Today, developers who list their apps in Apple’s mobile app marketplace must not only use Apple’s own payment system, but are prohibited from redirecting users to sign-up or payment pages bypassing Apple’s transaction fees. Ruling for Fortnite developer Epic Games, Judge Yvonne Gonzalez Rogers found Apple had violated California’s Unfair Competition Law, issuing a permanent injunction striking down Apple’s prohibition on external sign-up pages. The case has widely been seen as a crucial battle between developers and the mobile operating systems they rely upon. It also comes at a time when antitrust regulators in the US and around the world are looking closely at the largest US tech companies.

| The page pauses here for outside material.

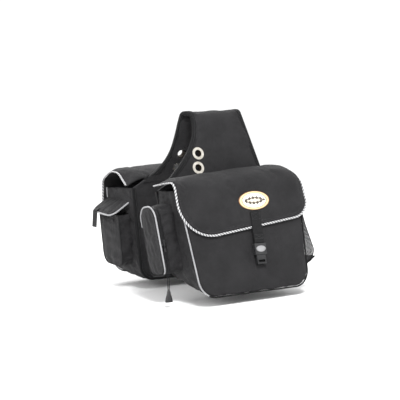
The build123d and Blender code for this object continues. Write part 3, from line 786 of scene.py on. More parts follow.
def make_gusset(bag):
    line = side_line(132)
    normal = side_normals(line)
    grids = []
    for inset in (0.0, 3.0):
        edge = line - normal * inset
        v = np.linspace(0, 1, 24)[None, :] * (depth_at(bag, edge[:, 1])[:, None] - 3.4) + 1.6
        x = edge[:, :1] + 0 * v
        w = edge[:, 1:] + 0 * v
        grids.append(to_row(bag, x, v, footed(bag, v, sloped(bag, v, w))))
    piece = pad(f"{bag}_gusset_cloth", *grids, M["nylon"])
    swell(piece, 4.0, 5.0, 0.03)
    return piece


def outline_half(w, inset):
    """Half the width inside the bag's outline at each height, its lower corners included."""
    line = side_line(800, -inset)[400:]
    rising = line[line[:, 1] > BOTTOM + inset + 0.02]
    return np.interp(w, rising[:, 1], rising[:, 0])


def front_rows(bag, count, columns, back=0.0, inset=0.6):
    """The front panel as a grid: rows from its top edge down, columns left to right."""
    k = np.linspace(0, 1, count)
    top = MOUTH - 9.0
    w = top + (BOTTOM + inset - top) * (1 - (1 - k) ** 1.15)
    half = outline_half(w, inset)
    u = np.linspace(-1, 1, columns)
    x = half[:, None] * u
    return x, w[:, None] + 0 * x, depth_at(bag, w)[:, None] - back + 0 * x


def make_front(bag):
    grids = []
    for back in (0.0, 3.6):
        x, w, v = front_rows(bag, 44, 60, back)
        grids.append(to_row(bag, x, v, footed(bag, v, w)))
    spec = BAGS[bag]
    x, w, _ = front_rows(bag, 44, 60)
    strap_up = w - spec["shoulder"] + STRAP_BELOW_SHOULDER
    middle = spec["strap_x"] + strap_up * math.tan(math.radians(spec["lean"]))
    held = (w > flap_low(bag, x) - 11) | ((np.abs(x - middle) < 16) & (strap_up > -122))
    piece = pad(f"{bag}_front_cloth", *grids, M["nylon"], held, flat=True)
    swell(piece, 3.5, 4.0, 0.02)
    return piece


def make_back(bag):
    """The quilted back, with the band that joins it to the yoke above the mouth."""
    steps = np.concatenate([np.linspace(-1.5, MOUTH, 5)[:-1], np.linspace(MOUTH, BOTTOM + 0.6, 52)])
    half = outline_half(steps, 0.0)
    left = np.where(steps > MOUTH, -118 - 32 * (-steps / 18), -half) + 0.8
    right = np.where(steps > MOUTH, 124 + 26 * (-steps / 18), half) - 0.8
    u = np.linspace(0, 1, 56)
    x = left[:, None] * (1 - u) + right[:, None] * u
    w = steps[:, None] + 0 * x
    ribs = np.zeros(x.shape, bool)
    ribs[4::5, :] = True
    grids = [to_row(bag, x, v, footed(bag, v, w)) for v in (0.6, 7.4)]
    piece = pad(f"{bag}_back_cloth", *grids, M["nylon"], ribs)
    swell(piece, 6.0, 4.0, 0.01)
    return piece


def make_lining(bag):
    """The bag's inside: left wall, bottom and right wall, with the front's and back's inner faces."""
    line = side_line(70, -3.8)
    v = np.linspace(0, 1, 14)[None, :] * (depth_at(bag, line[:, 1])[:, None] - 13.4) + 8.4
    low = footed(bag, v, sloped(bag, v, line[:, 1:] + 0 * v))
    wall = to_row(bag, line[:, :1] + 0 * v, v, low)
    x, w, d = front_rows(bag, 24, 30, 5.0, 4.4)
    front = to_row(bag, x, d, footed(bag, d, w))
    back = to_row(bag, x, 8.4, footed(bag, 8.4, w + 9.0 * np.clip((w - BOTTOM) / HEIGHT, 0, 1)))
    verts, faces, uvs = [], [], []
    start = 0
    for grid in (wall, front, back):
        nu, nv = grid.shape[:2]
        faces += grid_faces(nu, nv, start)
        verts.append(grid.reshape(-1, 3))
        uvs.append(grid_uv(grid).reshape(-1, 2))
        start += nu * nv
    piece = mesh_object(f"{bag}_lining_cloth", np.vstack(verts), faces, np.vstack(uvs), M["lining"])
    subdivide(piece)
    return ripples(piece, 0.35, 26, 5)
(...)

Apple won on all other fronts with the judge ruling that Epic breached its contract with Apple when it introduced its own payment system. Yet today’s ruling means Apple will surely lose revenue with developers who find the convenience of Apple’s system not worth its de facto tax. The company will have to change a long-held method that has previously allowed it to collect 15-30% of user payments to developers.

This is the latest in a string of bad news for Apple. On Tuesday (Aug. 31), South Korea passed a law allowing all developers on Apple and Google’s app marketplaces to introduce their own payment system, fully bypassing Apple’s hefty cut. In Japan, Apple settled with the country’s Fair Trade Commission on Sept. 2 to allow certain streaming apps like Netflix and Spotify to redirect mobile app users to sign-up on desktop pages to skirt their cut.

Now Netflix and Spotify will be joined by Apple. The injunction takes effect in 90 days, though the rulings could be appealed by either party.

The outcome could have been much worse for Apple. The judge ruled that Epic Games breached its contract with Apple by introducing its own payment system and Epic will have to pay more than $12 million to Apple. And Epic failed to convince the judge that Apple’s app store was a market over which the tech giant enjoyed an unfettered illegal monopoly. The judge said she could not determine that Apple was a monopolist under current law.